Now my first reaction is so what, so Alexander Heath lives in France, does that mean as an EU citizen he's not allowed to work for a UK company? Do I envy him living in the Loire? Hell yes! Do I think where he lives has any bearing on his ability to hold the UK Government to account for waste, no, not at all. This is just a personal attack by Government supporters to try and make the Taxpayers Alliance appear to be something they aren't. Yes the Taxpayers Alliance have influence, but that's only because the way Labour have run the economy into the ground, people know things are going to get tougher and one way of easing things on the public is to go after waste and inefficiency. Public spending has soared out of control during this Labour administration, it needs to be reined back and a pay freeze coupled with budget cuts is the easiest way to get control of the situation back.

Senior Labour figures said the admission that a TPA director does not pay British tax "should ring alarm bells" about the group's influence on the debate on tax and spending. The group has also campaigned against green taxes, quangos and town hall pay.

Why should it ring alarm bells? Other than the fact that senior Labour figures can't make his life a misery by taxing the living daylights out of him.

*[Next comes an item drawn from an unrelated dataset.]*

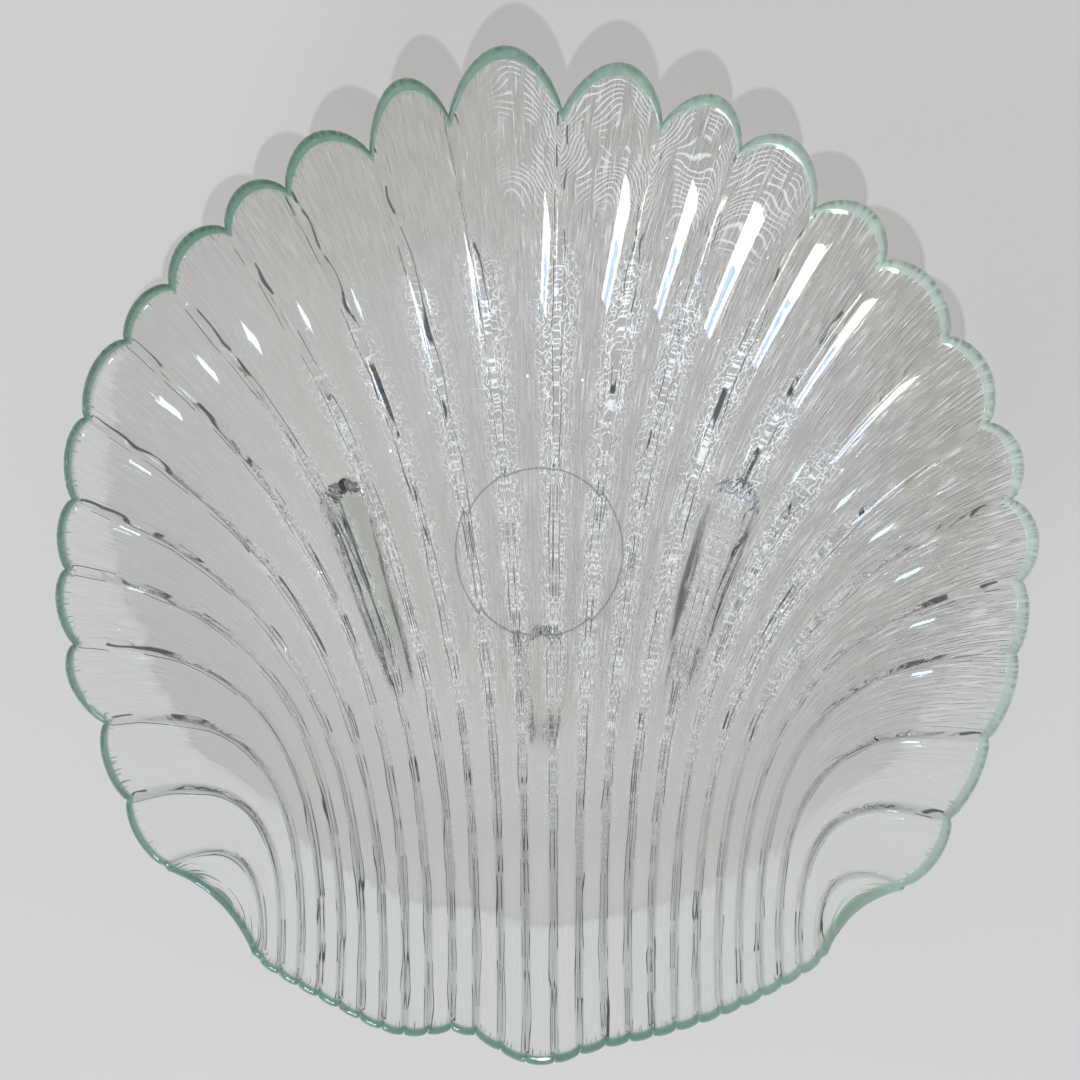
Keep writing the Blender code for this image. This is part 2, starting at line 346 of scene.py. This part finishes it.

"The least we can expect for an organisation that purports to represent the interests of British taxpayers is that it is run by people that pay British tax," said Jon Cruddas MP, who said he is one of many Labour MPs concerned about the TPA's growing influence.
Again why? Labour have set up Quango's that are  affecting my life that I have no influence at all with and they live and work in this country and who appear to be accountable to no-one.
 "When it emerges that one of the directors doesn't [pay British tax], their motivations seem questionable and alarm bells should start ringing for anyone who comes across the TPA."
Only if you're wasting taxpayers money, but no doubt Mr Cruddas doesn't believe Labour do that.
He said the organisation's backers suggested there was "a revolving door" between Tory donors and supporters of the TPA, although the group denies it is a front for the Conservatives. The TPA's financial backers include Sir Anthony Bamford, the owner of the JCB digger company, and Tony Gallagher, the owner of Gallagher Estates, both Conservative donors, who with 32 other businessmen have donated about £80,000 to the group through the Midlands Industrial Council.
Ah, hear we have the nub of the grievance, they have rich backers who are also Tory Party donors. In other words they are a Tory party front (wonder what Mr Cruddas thinks of Unites contributions to Labour and the influence they have in the Party)
Now the Taxpayers Alliance don't strike me as a Tory front, far from it, I've no doubt they'll be just as tenacious attacking what they see as wastes of money no matter the government and I doubt that their sponsors will go away if the TPA attack the Tories after all, it's in the interests of the sponsors to see low tax rates, not a Tory Government in power.
The TPA's links to the Conservatives include monthly meetings where speakers have included Eric Pickles, the Conservative party chairman, Liam Fox, the shadow defence secretary, and Daniel Hannan, the Tory Eurosceptic MEP who recently claimed the NHS was "a 60-year mistake".
Ah the politics of spite, got to have the Dan Hannan jibe in to sate the leftist sense of grievance despite the fact that there is monumental waste in the NHS and that no other country in their right mind would copy it.

All in all just a desperate Grauniad smear for Labour against a group who rigorously hold them to account and have the temerity to believe as do most of the right that the best people to decide on how their money is spent are the people who earn it, not the wasteful overtaxing Labour Government.